An ongoing Occupy Vancouver protest movement that expresses itself publicly can do so without an encampment on public space.

This is rather missing the point of the Occupy movement, which isn’t about holding a bake sale under a banner between the hours of 8 a.m. and 4 p.m and taking your dustpan home with you. But nor is it some kind of scruffy set-down for complaining crusties and lazy anarchist nutbars, who are about to go up in flames. I was underwhelmed the first couple of times I went, a few weeks ago, put off by the borrowed cross-border slogans and the offers of ‘free hugs’. But things have developed since then. With its emphasis on co-operation and collaboration, education and participation, the tent city is probably the most civilised place in Vancouver.


Comments


  • 8 November 2011 at 3:03pm
    Bob Beck says:
    That may be -- this is, arguably, not the friendliest of cities -- but those protestors who have packed mayoral-election debates have not necessarily done the movement any favours.

    Nothing much wrong with heckling candidates -- that's part of the game -- but if I can believe this morning's CBC Radio report, even some community workers from the Downtown East Side were shouted down at last night's meeting.

    I wasn't there and can't speak to that. Be all that as it may: the unspeakable Ms. Anton is possibly the least persuasive demagogue in the city's history, but may yet be able to whip up enough hysteria on this to become mayor. If any protestors then smugly insist that there's no difference between her and Robinson, they'll lose my sympathy altogether.

  • 8 November 2011 at 3:04pm
    Bob Beck says:
    Oy. I meant of course "Robertson." It's still early, here.

  • 10 November 2011 at 8:06pm
    Anakana Schofield says:
    Bob,

    I say more about this on my blog mrsokana.wordpress.com. I am particularly perturbed by the scapegoating of the mentally ill and homeless and how their presence on the tent city site has been spun to suggest the protest is no longer legitimate.
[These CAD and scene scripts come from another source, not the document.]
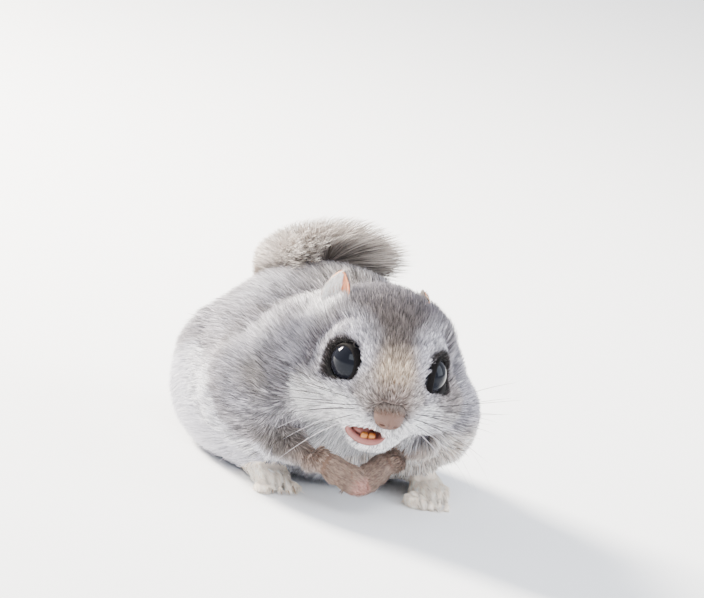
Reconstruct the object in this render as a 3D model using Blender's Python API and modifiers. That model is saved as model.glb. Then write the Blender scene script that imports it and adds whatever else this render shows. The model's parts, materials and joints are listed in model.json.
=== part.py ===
"""A Siberian flying squirrel of the Hokkaido form, crouched in its winter coat, at life size.

The outer surfaces are those of the coat. The animal faces -Y, its left side is +X, and it sits on
z = 0. Everything is worked out in millimetres and scaled to metres at the end.
"""

import math
import random

import bmesh
import bpy
from mathutils import Euler, Matrix, Vector

METRES = 0.001
GAP = 0.3
WELD = 0.002
SMOOTH_ANGLE = 50.0
FLOOR_SIDE = 300.0

# How finely the blended forms are remeshed, how long they are smoothed and what is kept
TRUNK_VOXEL = 1.5
TRUNK_ROUNDS = 12
TRUNK_FACES = 2300
HEAD_VOXEL = 0.9
HEAD_ROUNDS = 26
HEAD_FACES = 1150
HEAD_MARGIN = 2.0
FOREARM_FACES = 220
FOOT_FACES = 260
CORE_FACES = 500
CORE_VOXEL = 1.0

# The body's driving sizes, in the coat
BODY_HALF_WIDTH = 34.0
BODY_LENGTH = 94.0
BACK_HEIGHT = 56.0

# The head hangs on the point midway between the eyes
HEAD_AT = Vector((-4.6, -40.7, 40.9))
HEAD_YAW = -16.0
HEAD_PITCH = 14.0
EYE_RADIUS = 5.7
EYE_AT = Vector((10.0, 1.6, 0.3))
EYE_AIM = Vector((0.83, -0.54, 0.08))
LID_RING = 5.2
LID_WIDTH = 0.9
LID_OUT = 2.7
NOSE_AT = Vector((0.0, -13.2, -6.4))
NOSE_RADII = (4.1, 3.6, 3.7)
NOSTRIL_AT = Vector((1.7, -3.2, -1.6))
NOSTRIL_RADII = (0.95, 1.5, 0.7)
NOSTRIL_TURN = 25.0
MOUTH_AT = Vector((-3.8, -8.0, -14.0))
MOUTH_RADII = (4.9, 8.0, 2.7)
LIP_RADIUS = 0.75
LIP_MARGIN = 0.3
LIP_POINTS = 12
INCISOR_RADIUS = 0.8
INCISOR_EDGE = 0.6
UPPER_INCISORS = [(-1.9, -6.0, -10.5), (-1.9, -8.4, -11.6), (-1.9, -8.9, -13.6)]
LOWER_INCISORS = [(-3.6, -4.0, -17.5), (-3.6, -7.2, -16.6), (-3.6, -8.3, -14.6)]
TONGUE_AT = Vector((-4.0, -2.6, -14.6))
TONGUE_RADII = (2.6, 3.2, 0.9)
EAR_AT = {"left": (11.6, 18.5, 10.9), "right": (-14.5, 19.5, 6.5)}
EAR_AXIS = {"left": (0.05, 0.98, -0.1), "right": (0.0, 0.32, 0.95)}
EAR_FACING = {"left": (0.85, 0.0, 0.5), "right": (-0.75, -0.5, 0.4)}
EAR_LENGTH = 11.5
EAR_RADII = (4.8, 2.6, 7.2)
EAR_WALL = 1.1

# Limbs
FORELEG = {
    "left": [(22.0, -21.0, 19.0), (13.5, -32.0, 18.5), (4.5, -35.5, 15.0)],
    "right": [(-24.3, -23.0, 15.5), (-23.5, -32.8, 15.4), (-18.0, -37.6, 14.2)],
}
FORELEG_RADII = [7.0, 5.6, 3.9]
FINGERTIPS = {"left": (-8.5, -41.0, 7.0), "right": (-8.5, -45.5, 10.0)}
HAND_BACK = {"left": (0.2, -0.75, 0.5), "right": (-0.3, -0.8, 0.45)}
THUMB_SIDE = {"left": -1, "right": 1}
PALM_RADII = (3.9, 5.8, 2.9)
THUMB_AT = Vector((3.2, -0.5, -0.6))
THUMB_RADII = (1.2, 2.0, 1.1)
WRIST_TO_PALM = 4.4
FINGER_RADII = [1.6, 1.45, 1.05]
FINGER_SPREAD = 1.25
FINGER_DROP = 2.2
FINGER_ACROSS = (-2.4, -0.8, 0.8, 2.4)
FINGER_REACH = (8.6, 9.8, 9.6, 8.2)
FOOT_AT = {"left": (24.0, -27.0, 0.0), "right": (-21.5, -23.5, 0.0)}
FOOT_TURN = {"left": -20.0, "right": -2.0}
FOOT_LENGTH = 33.0
FOOT_HALF_WIDTH = 5.3
FOOT_HALF_HEIGHT = 4.4
TOE_RADII = (1.55, 5.4, 3.3)
TOE_SPREAD = 1.12
TOE_ACROSS = (-4.2, -2.1, 0.0, 2.1, 4.2)
CLAW_LENGTH = 2.6
CLAW_RADIUS = 0.45
CLAW_POINT = 0.15

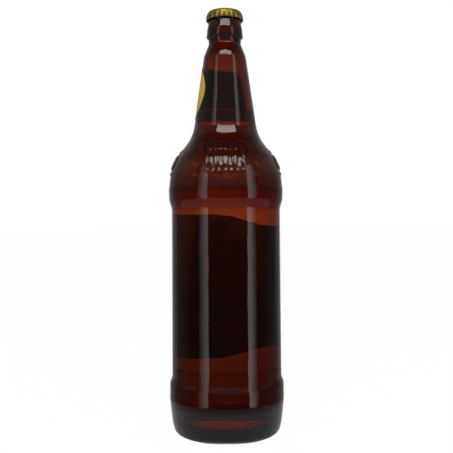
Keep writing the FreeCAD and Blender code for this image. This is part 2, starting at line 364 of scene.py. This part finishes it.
# %% [markdown]
# ## The crown cap
#
# A crown is a disc of thin tinplate that a press folds into twenty-one flutes. The flutes are a wave
# whose depth fades from the skirt to the flat panel. Their foot is wavy too, because the metal that
# is pushed in between two ridges is also pulled up. The same rings that turned the glass can do it,
# since a ring may have any radius at any angle; only the wave is new. Each level below says how far
# it is drawn in from the skirt, how far it lies above the foot, and how much of the wave it keeps.

# %% Build the crown shell
FLUTES = 21
SKIRT_RADIUS, FLUTE_DEPTH, CROWN_FOOT, CROWN_TOP = 13.98, 0.36, 313.0, 319.9
TINPLATE = 0.24
FOOT_LIFT, FOOT_LIFT_FADE = 0.3, 2.4
CROWN_LEVELS = [
    (0, 0, 1), (0, 1.4, 1), (0.12, 3.0, 0.65), (0.35, 4.3, 0.25), (0.8, 5.6, 0.04), (1.45, 6.5, 0),
]
CROWN_PANEL = [
    (2.28, 6.9, 0), (4.2, 6.9, 0), (5.0, 6.76, 0), (5.8, 6.9, 0), (8, 6.9, 0), (11, 6.9, 0),
    (SKIRT_RADIUS, 6.9, 0),
]
CROWN_COUNT = FLUTES * 16


def between(before, start, end, after, share):
    """A point on a smooth curve from start to end, given the points on either side."""
    first = 2 * start
    second = (end - before) * share
    third = (2 * before - 5 * start + 4 * end - after) * share ** 2
    fourth = (3 * start - before - 3 * end + after) * share ** 3
    return (first + second + third + fourth) / 2


def crown_ring(drawn_in, above, wave, inset):
    """One ring of the crown's skin, or of its inner side if there is an inset."""
    angles = even_turns(CROWN_COUNT)
    ridge = np.cos(FLUTES * angles)
    radii = SKIRT_RADIUS - drawn_in + FLUTE_DEPTH * wave * ridge - inset
    heights = CROWN_FOOT + above - inset * above / (CROWN_TOP - CROWN_FOOT)
    lift = FOOT_LIFT * (1 - ridge) * wave * max(0, 1 - above / FOOT_LIFT_FADE)
    return np.maximum(radii, 0.001), heights + lift


def crown_skin(inset):
    """Rings from the foot of the skirt to the middle of the panel."""
    levels = [np.array(level, float) for level in CROWN_LEVELS + CROWN_PANEL]
    rings = []
    for i in range(len(levels) - 1):
        around = [levels[max(i - 1, 0)], levels[i], levels[i + 1], levels[min(i + 2, len(levels) - 1)]]
        for share in np.arange(4) / 4:
            rings.append(crown_ring(*between(*around, share), inset))
    rings.append((np.zeros(1), np.full(1, CROWN_TOP - inset)))
    return rings


skin = crown_skin(0)[::-1]
lining = crown_skin(TINPLATE)
crown = turned_mesh("crown", skin + lining, even_turns)
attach(crown, "cap")
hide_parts("crown_shell")

# %% [markdown]
# ## The liner
#
# Inside the crown lies a disc of soft plastic that seals against the lip. It is moulded in place, so
# it has a thick rim with two fine grooves, where it presses on the glass, and a thin web.

# %% Build the liner
LINER = [
    (0, 319.36, 0), (8.4, 319.36, 0.1), (8.8, 319.12, 0.1), (9.4, 319.12, 0.1), (9.7, 319.22, 0.1),
    (10.1, 319.12, 0.1), (10.5, 319.12, 0.1), (10.8, 319.22, 0.1), (11.1, 319.12, 0.1),
    (11.9, 319.12, 0.1), (11.95, 319.2, 0.05), (10.9, 319.65, 0.1), (0, 319.65, 0),
]
LINER_STEP, LINER_COUNT = 1.5, 96

rings = []
for spot in sample(LINER, steady(LINER_STEP)):
    rings.append((np.full(LINER_COUNT, spot.x), np.full(LINER_COUNT, spot.y)))
liner = turned_mesh("liner", rings, even_turns)
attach(liner, "cap")
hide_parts("crown_liner")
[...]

    On the debate interrupting tactic, I watched it and found it v performative the way it shifted focus from the candidates (who are performing and it reminds us of this) and we never quite knew where the "performance" would settle because of the echo-feature. I was curious about the layering of audiences. The non-human mic audience who are present and the youtube audience and how neither really knows where the focus will land. This is redolent of a tactic within that movement which is not to state central demands.

    Many will dismiss it as downright rude or disrespectful. I would challenge that it ought to be examined as reflective of the fact people are "generally fed up with the state of things" and that includes the non-stop spin that politicians employ and deflect with and is a re-employment of that tactic. The terms of protest are changing and a new generation are no longer willing to protest only on comfortable, predictable terms.
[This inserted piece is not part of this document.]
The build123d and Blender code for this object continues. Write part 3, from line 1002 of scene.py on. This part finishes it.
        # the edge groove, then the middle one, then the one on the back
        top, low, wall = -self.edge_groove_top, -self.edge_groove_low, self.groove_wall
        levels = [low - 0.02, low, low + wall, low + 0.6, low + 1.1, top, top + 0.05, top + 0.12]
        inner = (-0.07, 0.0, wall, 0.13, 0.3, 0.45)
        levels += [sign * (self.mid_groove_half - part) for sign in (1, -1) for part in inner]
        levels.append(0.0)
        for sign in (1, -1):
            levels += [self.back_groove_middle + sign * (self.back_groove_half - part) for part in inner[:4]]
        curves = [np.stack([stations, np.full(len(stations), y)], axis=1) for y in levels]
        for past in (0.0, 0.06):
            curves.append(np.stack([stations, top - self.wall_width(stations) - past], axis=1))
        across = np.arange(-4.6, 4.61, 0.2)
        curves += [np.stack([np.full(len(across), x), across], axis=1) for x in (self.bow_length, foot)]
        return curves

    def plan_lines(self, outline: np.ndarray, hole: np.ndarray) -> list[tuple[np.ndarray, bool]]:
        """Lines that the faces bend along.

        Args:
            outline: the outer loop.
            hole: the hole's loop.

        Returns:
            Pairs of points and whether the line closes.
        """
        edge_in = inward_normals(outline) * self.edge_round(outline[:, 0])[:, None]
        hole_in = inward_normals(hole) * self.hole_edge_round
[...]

    • 11 November 2011 at 6:07am
      Bob Beck says: @ Anakana Schofield
      Listening to Ms. Anton's latest thoughts on this -- which were reducible, more or less, to "it's a mess" -- I thought of a quotation from (I think) the sociologist Lorne Tepperman: "Canadians have so little experience of disorder that they fear it above all else."

      This fear, or visceral reaction, is at the root of much of the commentary on the Occupy protests, whether from Anton, Gary Mason in the Globe and Mail, or even Robertson and other relatively progressive types. (I'm amazed that the egregious Barbara Yaffe, in the Sun, has so far spared us her wisdom on the subject, than which none will be more conventional). I was grateful to hear Judy Rebick say the other day, in effect: well, this is a radical movement, and radical movements involve some shouting and rudeness, but there are far worse things that can and do happen, all the time.

  • 12 November 2011 at 8:55am
    Anakana Schofield says:
    The tension towards the act of protest being demonstrated demands thoughtful interrogation.

    As one generation makes new demands on protest, another (or is this even generational?) demands or insists on more familiar ideas and uses sometimes other examples of protest to dismiss the current one.

    I noted the first 20 or so comments below an opinion piece by an occupier in the Globe & Mail today appeared to indict the protester for the ability to turn up. There was a chorus of insistence it was a hopeless pursuit with little demonstrated understanding of what "it" may actually consist of. This blanket dismissal, which for many is based on media representations of what might be happening rather than turning up and finding out, is virulent. (values are invoked, heck one commenter invokes the euro-zone crisis, but what's striking is how the commenters are so absolutely assured that this form of protest cannot work.)

    I return time and time again to the idea or image of people (en masse) sitting down at the point of transaction and I can't help but wonder if this is what so terrifies.